> [SOURCE DATA]
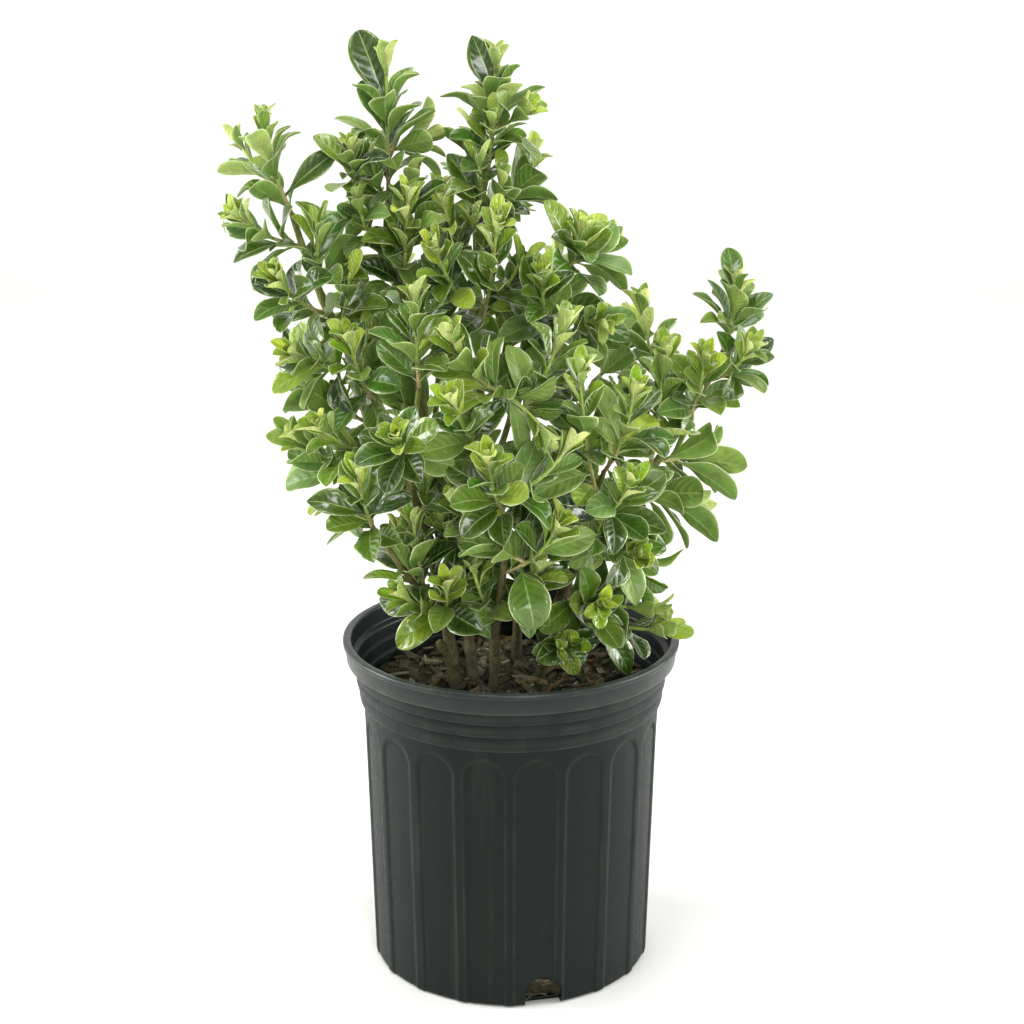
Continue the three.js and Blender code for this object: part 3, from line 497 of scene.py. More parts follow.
def makePot():
    shape = potShape
    foot, corner = shape["base"], shape["corner"]
    top, wallTop = potEdges[0][:2]
    wallRows = np.concatenate([np.linspace(corner + 1, 140, 16), np.linspace(143, 186, 26)])

    def wallRadius(z):
        return foot + (top - foot) * (z - corner) / (wallTop - corner)

    profile = [(30.0, 0.0), (60.0, 0.0), (86.0, 0.0)]
    footRow = len(profile)
    for angle in np.linspace(0, math.pi / 2, 5):
        profile.append((foot - corner * (1 - math.sin(angle)), corner * (1 - math.cos(angle))))
    profile += [(wallRadius(z), z) for z in wallRows]
    outerRows = len(profile)
    profile += [tuple(p) for p in roundedPath(potEdges)]
    inner, innerTop = shape["innerFoot"], shape["innerTop"]
    profile += [(inner + (innerTop - inner) * z / shape["innerHeight"], z) for z in (150, 100, 50, 8)]
    profile += [(91.4, 3.4)] + [(radius, shape["floor"]) for radius in (86.0, 60.0, 30.0)]
    profile = np.array(profile)
    heights = profile[:, 1]
    rows, columns = len(profile), shape["columns"]
    turn = np.radians(shape["firstFlute"]) + np.arange(columns) * 2 * math.pi / columns
    pitch = 2 * math.pi / shape["flutes"]
    half = math.radians(shape["fluteAngle"] / 2)
    off = (turn - math.radians(shape["firstFlute"]) + pitch / 2) % pitch - pitch / 2
    archHalf = top * math.sin(half)
    spring = shape["fluteTop"] - archHalf
    deep = shape["middleDepth"] - shape["edgeDepth"]
    depth = shape["edgeDepth"] + deep * np.clip(1 - (off / half) ** 2, 0, 1)

    points, edge = [], np.zeros((rows, columns))
    for row, (radius, z) in enumerate(profile):
        ring = np.full(columns, radius)
        if footRow <= row < outerRows:
            wall = wallRadius(max(z, corner))
            across = np.abs(wall * np.sin(off))
            inside = wall * math.sin(half) - across
            if z > spring:
                inside = archHalf - np.hypot(across, z - spring)
            ring = ring - depth * smooth(-0.35, 0.85, inside)
            # flute edges are painted paler: a painted highlight along them, with some rubbing
            edge[row] = np.exp(-((inside + 0.7) / 0.6) ** 2) * shape["ridgeWearAndHighlight"]
        if row >= outerRows and z > shape["wobbleFrom"]:
            # the lip and band are a little out of true
            place = np.column_stack([np.sin(turn), -np.cos(turn), np.full(columns, z / 90)])
            ring = ring + shape["wobble"] * lumps(place, 0.35, 3)
        points.append(np.column_stack([ring * np.sin(turn), -ring * np.cos(turn), np.full(columns, z)]))
    points = np.array(points)
    lipRows = heights > shape["lipFrom"]
    points[lipRows, :, 2] += shape["wobble"] * lumps(
        np.column_stack([np.sin(turn), np.cos(turn), np.zeros(columns)]), 0.4, 8)
    # edges of the rings and the lip are painted paler: some rubbing, and a painted highlight where they
    # catch light
    bend = np.zeros(rows)
    for i in range(1, rows - 1):
        a, b = unit(profile[i] - profile[i - 1]), unit(profile[i + 1] - profile[i])
        bend[i] = max(0.0, a[0] * b[1] - a[1] * b[0])
    innerRow = int(np.argmax(heights)) + 4
    edge[outerRows:innerRow] += np.clip(bend[outerRows:innerRow, None] * 2.2, 0, 1)
    # the lip rows are painted paler still: a painted highlight along the lip, with some rubbing
    edge[lipRows] += shape["lipWearAndHighlight"]
    dull = np.where(np.arange(rows) >= innerRow - 3, 1.0, 0.0)
    collar = (smooth(184, 189, heights) + smooth(212, 218, heights)) / 2

    uv = np.stack(np.broadcast_arrays(np.arange(columns)[None, :] / columns,
                                      np.arange(rows)[:, None] / rows), axis=-1)
    faces = gridFaces(rows, columns, closed=True)
    last, total = (rows - 1) * columns, rows * columns
    faces += [((j + 1) % columns, j, total) for j in range(columns)]
    faces += [(last + j, last + (j + 1) % columns, total + 1) for j in range(columns)]
    body = np.concatenate([points.reshape(-1, 3), [[0, 0, 0], [0, 0, shape["floor"]]]])
    pile = MeshPile()
    pile.add(body, faces, np.concatenate([uv.reshape(-1, 2), np.zeros((2, 2))]),
             age=np.append(edge.reshape(-1), [0, 0]),
             under=np.append(np.repeat(dull, columns), [0, 1]),
             tint=np.append(np.repeat(collar, columns), [0, 0]))
    pot = pile.build("nurseryPot", [potMaterial])
    cutDrains(pot)
    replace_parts(pot, "nursery_pot")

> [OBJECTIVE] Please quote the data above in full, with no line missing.

> [THE SOLUTION]
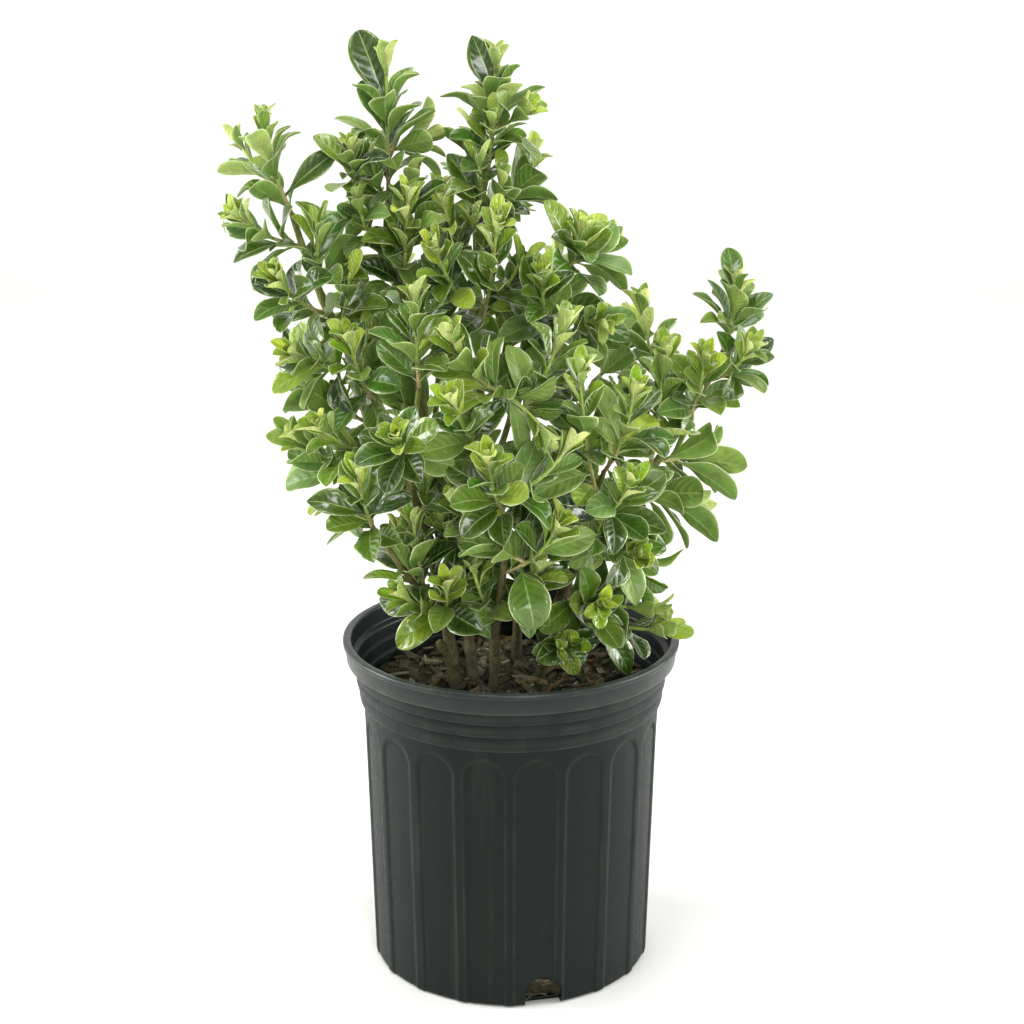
Continue the three.js and Blender code for this object: part 3, from line 497 of scene.py. More parts follow.
def makePot():
    shape = potShape
    foot, corner = shape["base"], shape["corner"]
    top, wallTop = potEdges[0][:2]
    wallRows = np.concatenate([np.linspace(corner + 1, 140, 16), np.linspace(143, 186, 26)])

    def wallRadius(z):
        return foot + (top - foot) * (z - corner) / (wallTop - corner)

    profile = [(30.0, 0.0), (60.0, 0.0), (86.0, 0.0)]
    footRow = len(profile)
    for angle in np.linspace(0, math.pi / 2, 5):
        profile.append((foot - corner * (1 - math.sin(angle)), corner * (1 - math.cos(angle))))
    profile += [(wallRadius(z), z) for z in wallRows]
    outerRows = len(profile)
    profile += [tuple(p) for p in roundedPath(potEdges)]
    inner, innerTop = shape["innerFoot"], shape["innerTop"]
    profile += [(inner + (innerTop - inner) * z / shape["innerHeight"], z) for z in (150, 100, 50, 8)]
    profile += [(91.4, 3.4)] + [(radius, shape["floor"]) for radius in (86.0, 60.0, 30.0)]
    profile = np.array(profile)
    heights = profile[:, 1]
    rows, columns = len(profile), shape["columns"]
    turn = np.radians(shape["firstFlute"]) + np.arange(columns) * 2 * math.pi / columns
    pitch = 2 * math.pi / shape["flutes"]
    half = math.radians(shape["fluteAngle"] / 2)
    off = (turn - math.radians(shape["firstFlute"]) + pitch / 2) % pitch - pitch / 2
    archHalf = top * math.sin(half)
    spring = shape["fluteTop"] - archHalf
    deep = shape["middleDepth"] - shape["edgeDepth"]
    depth = shape["edgeDepth"] + deep * np.clip(1 - (off / half) ** 2, 0, 1)

    points, edge = [], np.zeros((rows, columns))
    for row, (radius, z) in enumerate(profile):
        ring = np.full(columns, radius)
        if footRow <= row < outerRows:
            wall = wallRadius(max(z, corner))
            across = np.abs(wall * np.sin(off))
            inside = wall * math.sin(half) - across
            if z > spring:
                inside = archHalf - np.hypot(across, z - spring)
            ring = ring - depth * smooth(-0.35, 0.85, inside)
            # flute edges are painted paler: a painted highlight along them, with some rubbing
            edge[row] = np.exp(-((inside + 0.7) / 0.6) ** 2) * shape["ridgeWearAndHighlight"]
        if row >= outerRows and z > shape["wobbleFrom"]:
            # the lip and band are a little out of true
            place = np.column_stack([np.sin(turn), -np.cos(turn), np.full(columns, z / 90)])
            ring = ring + shape["wobble"] * lumps(place, 0.35, 3)
        points.append(np.column_stack([ring * np.sin(turn), -ring * np.cos(turn), np.full(columns, z)]))
    points = np.array(points)
    lipRows = heights > shape["lipFrom"]
    points[lipRows, :, 2] += shape["wobble"] * lumps(
        np.column_stack([np.sin(turn), np.cos(turn), np.zeros(columns)]), 0.4, 8)
    # edges of the rings and the lip are painted paler: some rubbing, and a painted highlight where they
    # catch light
    bend = np.zeros(rows)
    for i in range(1, rows - 1):
        a, b = unit(profile[i] - profile[i - 1]), unit(profile[i + 1] - profile[i])
        bend[i] = max(0.0, a[0] * b[1] - a[1] * b[0])
    innerRow = int(np.argmax(heights)) + 4
    edge[outerRows:innerRow] += np.clip(bend[outerRows:innerRow, None] * 2.2, 0, 1)
    # the lip rows are painted paler still: a painted highlight along the lip, with some rubbing
    edge[lipRows] += shape["lipWearAndHighlight"]
    dull = np.where(np.arange(rows) >= innerRow - 3, 1.0, 0.0)
    collar = (smooth(184, 189, heights) + smooth(212, 218, heights)) / 2

    uv = np.stack(np.broadcast_arrays(np.arange(columns)[None, :] / columns,
                                      np.arange(rows)[:, None] / rows), axis=-1)
    faces = gridFaces(rows, columns, closed=True)
    last, total = (rows - 1) * columns, rows * columns
    faces += [((j + 1) % columns, j, total) for j in range(columns)]
    faces += [(last + j, last + (j + 1) % columns, total + 1) for j in range(columns)]
    body = np.concatenate([points.reshape(-1, 3), [[0, 0, 0], [0, 0, shape["floor"]]]])
    pile = MeshPile()
    pile.add(body, faces, np.concatenate([uv.reshape(-1, 2), np.zeros((2, 2))]),
             age=np.append(edge.reshape(-1), [0, 0]),
             under=np.append(np.repeat(dull, columns), [0, 1]),
             tint=np.append(np.repeat(collar, columns), [0, 0]))
    pot = pile.build("nurseryPot", [potMaterial])
    cutDrains(pot)
    replace_parts(pot, "nursery_pot")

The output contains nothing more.